Another friend, a different Dave, wasn't happy. He had just emptied his checking account on a Benelli Ultra Light only to discover it was far too painful to make it through a single round of sporting clays with. Certainly not all inertia guns are quite that brutal, but if you can't stand to practice with your hunting gun it isn't a plus. That BUL was sent packing in a hurry.


Brother-in-law Bruce normally did pretty well in the field, as long as he was using his 870 Wingmaster. But, he needed an “upgrade,” and bought a new Beretta O/U with E's and L's in the model name: a beautiful gun.

The problem was the way too flush mounted tang safety, a royal pain to get off with cold or gloved hands. After shooting a hot steaming pile of nothing with his new high-grade Beretta, it was back to the old Wingmaster. Gun fit matters, but so do the controls . . . just as much.
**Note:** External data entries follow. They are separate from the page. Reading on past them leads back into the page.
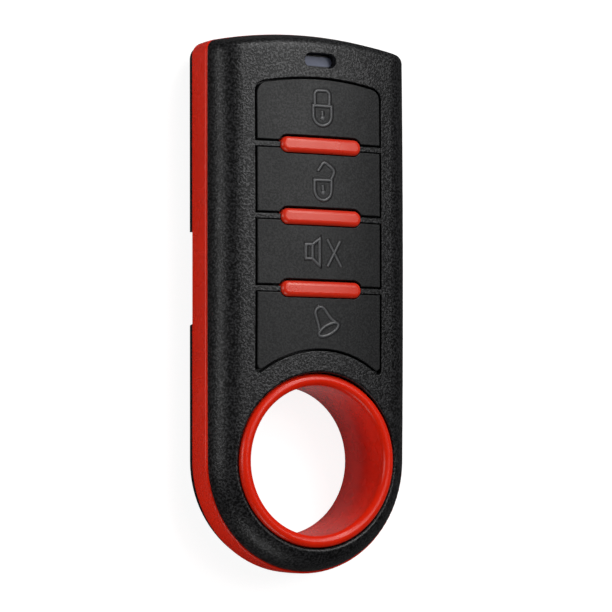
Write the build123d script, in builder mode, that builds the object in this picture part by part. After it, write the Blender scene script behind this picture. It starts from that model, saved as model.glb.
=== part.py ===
from build123d import *
import math
import os

# Learning remote control for a vehicle alarm, lying on its back.
# X runs across the body, +Y towards the indicator end, +Z out of the button face.
# The origin is the middle of the footprint, at the height of the back face. Millimetres.

# Body
body_length = 81.8
body_width = 34.2
body_thickness = 13.2
top_arch_radius = 70.0
corner_radius = 2.0
front_inset = 0.32
back_inset = 0.4
cover_wall = 1.5
band_wall = 1.5
band_draft = 1.0
band_edge_radius = 0.35
tongue_inset = 1.6
tongue_wall = 0.7
tongue_height = 0.9
front_shoulder_radius = 4.8
front_end_inset = 0.1
front_end_draft = 14.5
front_end_radius = 1.6
hole_edge_radius = 0.35
opening_edge_radius = 0.12
back_edge_radius = 3.0

# Levels above the back face
band_low_z = 3.6
band_high_z = 8.24
floor_low_z = 5.2
floor_high_z = 6.2
board_low_z = 7.1
board_high_z = 8.1
key_flange_low_z = 10.5
key_flange_high_z = 11.2
ceiling_z = 11.3
bar_seat_z = 12.0
back_floor_z = 1.5

# Crown of the front face
crown_y = 9.25
crown_across_radius = 85.0
crown_along_radius = 1600.0
crown_sections = [-50.0, -30.0, -10.0, 9.25, 30.0, 45.0, 60.0]

# Finger ring, centred on the round end of the body
ring_y = (body_width - body_length) / 2
ring_bore_radius = 11.28
ring_step = 0.08
ring_back_radius = 11.42
ring_outer_radius = 13.14
ring_top_z = 12.45
ring_parting_z = 5.65
front_ring_gap = 0.12
back_ring_gap = 0.1
ring_collar_radius = 14.8

# Key panel, measured from the ring centre along Y
panel_half_width = 10.66
panel_top = 57.47
panel_top_radius = 48.1
panel_foot_radius = 16.62
panel_top_corner = 1.7
panel_foot_corner = 0.6
panel_gap = 0.15
divider_lines = [47.79, 37.02, 26.21]
divider_pitch = 1.0
upper_gap = 0.14
lower_gap = 0.05
key_edge_radius = 0.12
key_flange_reach = 0.7
key_flange_clearance = 0.2
key_travel = 0.4
key_post_radius = 1.5
key_post_low_z = 9.7
key_pocket_z = 11.7
key_pocket_size = (15.0, 4.6)

# Divider bars
bar_length = 13.6
bar_width = 2.37
bar_rise = 0.55
bar_edge_radius = 0.7
bar_seat_width = 1.9
bar_peg_radius = 0.45
bar_peg_spacing = 9.0
bar_gap_above = 0.3
bar_gap_below = 0.1

# Indicator
lens_y = ring_y + 60.2
lens_slot = (5.3, 2.15)
lens_top_z = 11.6
lens_clearance = 0.05
lens_flange = (6.6, 3.3)
lens_pipe = (3.4, 1.4)
lens_pipe_low_z = 9.2

# Fixings
screw_places = [(-13.0, 33.0), (13.0, 33.0), (-13.0, -8.0), (13.0, -8.0)]
boss_radius = 1.6
boss_low_z = 6.25
boss_high_z = 11.3
pilot_radius = 0.81
screw_radius = 0.79
screw_head_radius = 1.45
screw_head_height = 0.9
screw_tip_z = 9.8
notch_low_y = -3.45
notch_high_y = 10.65
notch_depth = 1.3

# Electronics
key_names = ["lock", "unlock", "mute", "bell"]
switch_centres = [52.6, 41.9, 31.1, 20.9]
switch_size = 4.6
switch_body_high_z = 9.1
switch_cover_high_z = 9.25
switch_well_low_z = 8.3
plunger_radius = 1.1
plunger_clearance = 0.05
plunger_low_z = 8.75
cell_y = 11.0
cell_radius = 10.0
cell_cap_radius = 8.8
cell_low_z = 1.6
cell_height = 3.2
cell_can_height = 2.7
pocket_radius = 10.4
pocket_wall = 1.0
pocket_low_z = 2.2
board_inset = 2.5
board_ring_radius = 15.2

top_y = body_length / 2
slot_width = 0.7


def body_outline(inset):
    """Plan of the body moved in by inset: round at the ring end and arched at the other."""
    half = body_width / 2 - inset
    arch = top_arch_radius - inset
    top = top_y - inset
    shoulder = top - arch + math.sqrt(arch**2 - half**2)
    with BuildSketch() as outline:
        with BuildLine():
            CenterArc((0, ring_y), half, 180, 180)
            Line((half, ring_y), (half, shoulder))
            ThreePointArc((half, shoulder), (0, top), (-half, shoulder))
            Line((-half, shoulder), (-half, ring_y))
        make_face()
        fillet(outline.vertices().group_by(Axis.Y)[-1], max(corner_radius - inset, 0.5))
    return outline.sketch


def rim_outline(inset, wall):
    """A closed wall that follows the body's plan."""
    with BuildSketch() as rim:
        add(body_outline(inset))
        add(body_outline(inset + wall), mode=Mode.SUBTRACT)
    return rim.sketch


def panel_outline(grow):
    """Plan of the key panel: straight sides, an arched top and a foot that hugs the ring."""
    half = panel_half_width + grow
    top = ring_y + panel_top + grow
    arch = panel_top_radius + grow
    foot = panel_foot_radius - grow
    shoulder = top - arch + math.sqrt(arch**2 - half**2)
    toe = ring_y + math.sqrt(foot**2 - half**2)
    with BuildSketch() as panel:
        with BuildLine():
            ThreePointArc((-half, toe), (0, ring_y + foot), (half, toe))
            Line((half, toe), (half, shoulder))
            ThreePointArc((half, shoulder), (0, top), (-half, shoulder))
            Line((-half, shoulder), (-half, toe))
        make_face()
        corners = panel.vertices().group_by(Axis.Y)
        fillet(corners[-1], panel_top_corner + grow / 2)
    with BuildSketch() as rounded:
        add(panel.sketch)
        fillet(rounded.vertices().group_by(Axis.Y)[0], panel_foot_corner)
    return rounded.sketch


def divider_y(index):
    """Middle of the fixed strip between two keys."""
    return ring_y + divider_lines[index] - divider_pitch / 2


def bar_outline(index, grow):
    """Plan of a divider bar, grown all round."""
    with BuildSketch() as bar:
        with Locations((0, divider_y(index))):
            SlotOverall(bar_length + 2 * grow, bar_width + 2 * grow)
    return bar.sketch


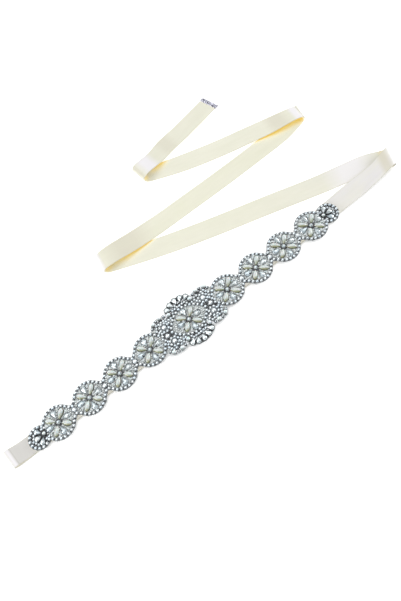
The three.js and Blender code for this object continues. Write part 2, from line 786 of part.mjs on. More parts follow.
// The fans at both ends: a pearl with three drops spread from it.
const fanPieces = [plate(4.6, 12, BASE_THICK).translate(4.2, 0, 0), pearlDome(0, 0)];
for (const turn of [-FAN_DROP.lean, 0, FAN_DROP.lean]) {
  fanPieces.push(dropStone(FAN_DROP, FAN_DROP.reach).rotateZ(THREE.MathUtils.degToRad(turn)));
}
const fan = joined(fanPieces);
const fanFrom = FAN_AT - 6.4;
add("fan_right", fan.clone(), COLOURS.crystal, 0.1, 0.3).position.set(fanFrom, bow(fanFrom), BEAD_BOTTOM);
const fanLeft = add("fan_left", fan.clone(), COLOURS.crystal, 0.1, 0.3);
fanLeft.position.set(-fanFrom, bow(fanFrom), BEAD_BOTTOM);
fanLeft.rotation.z = Math.PI;

export default sash;
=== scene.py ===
"""Bridal sash laid out on a pale table: ivory satin ribbon with a pearl and crystal applique along its waist.

The sizes below are millimetres in the object's own frame: X along the applique, Z up from the table.
"""

import math
import random

import bpy
import numpy as np
from mathutils import Matrix, Vector


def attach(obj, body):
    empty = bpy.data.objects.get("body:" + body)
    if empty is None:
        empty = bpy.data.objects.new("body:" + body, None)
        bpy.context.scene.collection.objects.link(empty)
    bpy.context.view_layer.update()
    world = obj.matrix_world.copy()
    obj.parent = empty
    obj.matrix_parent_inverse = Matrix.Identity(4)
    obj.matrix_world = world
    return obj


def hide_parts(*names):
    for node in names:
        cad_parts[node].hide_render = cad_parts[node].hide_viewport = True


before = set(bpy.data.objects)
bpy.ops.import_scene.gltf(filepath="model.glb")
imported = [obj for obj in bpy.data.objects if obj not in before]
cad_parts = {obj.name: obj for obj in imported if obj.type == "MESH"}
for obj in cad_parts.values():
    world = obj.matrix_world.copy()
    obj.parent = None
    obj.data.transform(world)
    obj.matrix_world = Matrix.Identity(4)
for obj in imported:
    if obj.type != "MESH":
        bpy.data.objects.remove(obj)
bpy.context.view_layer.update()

bl_info = {
    "name": "Bridal Sash",
    "version": (1, 0, 0),
    "blender": (4, 5, 0),
    "location": "View3D > Sidebar > Sash",
    "description": "Builds a satin bridal sash with a beaded applique",
    "category": "Object",
}

MM = 0.001

# RIBBON PATH

WIDTH = 25.0
TABLE_LEVEL = 0.5
WAIST_LEVEL = 2.39
LOW_LEVEL = 0.28

# Middle lines on the table as x, y and width: the waist, drawn in under the applique, then the runs of the tail.
WAIST_LINE = [
    (-205, -0.8, 20.4), (-165, -1.6, 17.2), (-110, -1.3, 16.2), (0, -1.3, 16.2), (110, -1, 16), (165, -0.6, 17.2),
    (200, 1.3, 21.4), (255, 2.4, 23.6), (285, 2.6, 21.4),
]
SECOND_LINE = [
    (284, 17.2, 27.5), (255, 26.4, 26), (222, 35.4, 25), (156, 56.2, 25), (88, 77.2, 25), (30, 97.2, 25),
]
THIRD_LINE = [(10, 123.6, 25), (70, 123, 25), (140, 122.1, 25), (200, 122.6, 25), (240, 124, 25)]
FOURTH_LINE = [(238, 139.4, 25), (205, 149.2, 25), (160, 161.3, 25), (122, 173.4, 25)]
FIFTH_LINE = [(96.5, 200.3, 23), (120, 208.6, 25), (150, 214.4, 25), (180, 220, 25)]
TIP = {"near": (205, 212.4, 0), "far": (198.2, 236.2, 0)}

# The glitter band over the cut end: distance past the end, height, how far it stands out past the edges.
GLITTER_BAND = [(-1.2, 0.7, 0.1), (-0.6, 1.0, 0.2), (4.2, 1.0, 0.2), (4.6, 0.6, 0.0)]
GLITTER_PITCH = 1.25

# Where the ribbon turns back: outermost x, y and the height of the bend at each edge, length of its slope.
TURNS = [
    {"near": (-238.2, -10.6, 4.6), "far": (-240, 11.2, 4.6), "reach": 0.34},
    {"near": (302, -6.1, 10), "far": (311.8, 17.7, 10), "reach": 0.85},
    {"near": (-40, 112.2, 9.5), "far": (-36.3, 135.1, 10.5), "reach": 1},
    {"near": (272.7, 117.8, 9), "far": (279.3, 139.7, 4), "reach": 1.05},
    {"near": (68.6, 182.4, 11), "far": (66.4, 205.7, 10), "reach": 0.85},
]
# Outline of a soft bend: distance back from its outermost line, share of its height.
LOWER_SIDE = [(0.9, 0.34), (3.2, 0.16), (7.5, 0.05), (14, 0.01), (24, 0)]
OUTERMOST = 0.56
UPPER_SIDE = [
    (1, 0.76), (4, 0.93), (9.5, 1), (17, 0.94), (27, 0.77),
    (39, 0.53), (53, 0.31), (68, 0.17), (84, 0.06), (98, 0),
]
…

Poor gun fit or poor controls will help make you an unintentional expert in pheasant conservation.


We've come a very, very long way from the 1750's fowling gun, a single-shot 16 gauge throwing with a 42 inch barrel. By 1870, though, the popular British gun was a 12 gauge SxS, 7 – 7-1/2 lbs., throwing 1-1/8 oz. payloads for game and 1-1/4 oz. for trapshooting.

The most important factor in selecting a pheasant gun is your personal comfort and your personal confidence. Comfort in the action type, comfort in the reliability, comfort in carrying, comfort in shouldering, comfort with where it shoots, comfort with the pattern it throws, comfort with the controls, comfort with the way it fits you, comfort with normal maintenance, and so it goes. There isn't any correct shotgun or “right” shotgun, there is only what is right for you.

After we get all the comfort stuff out of the way, we can just go hunting.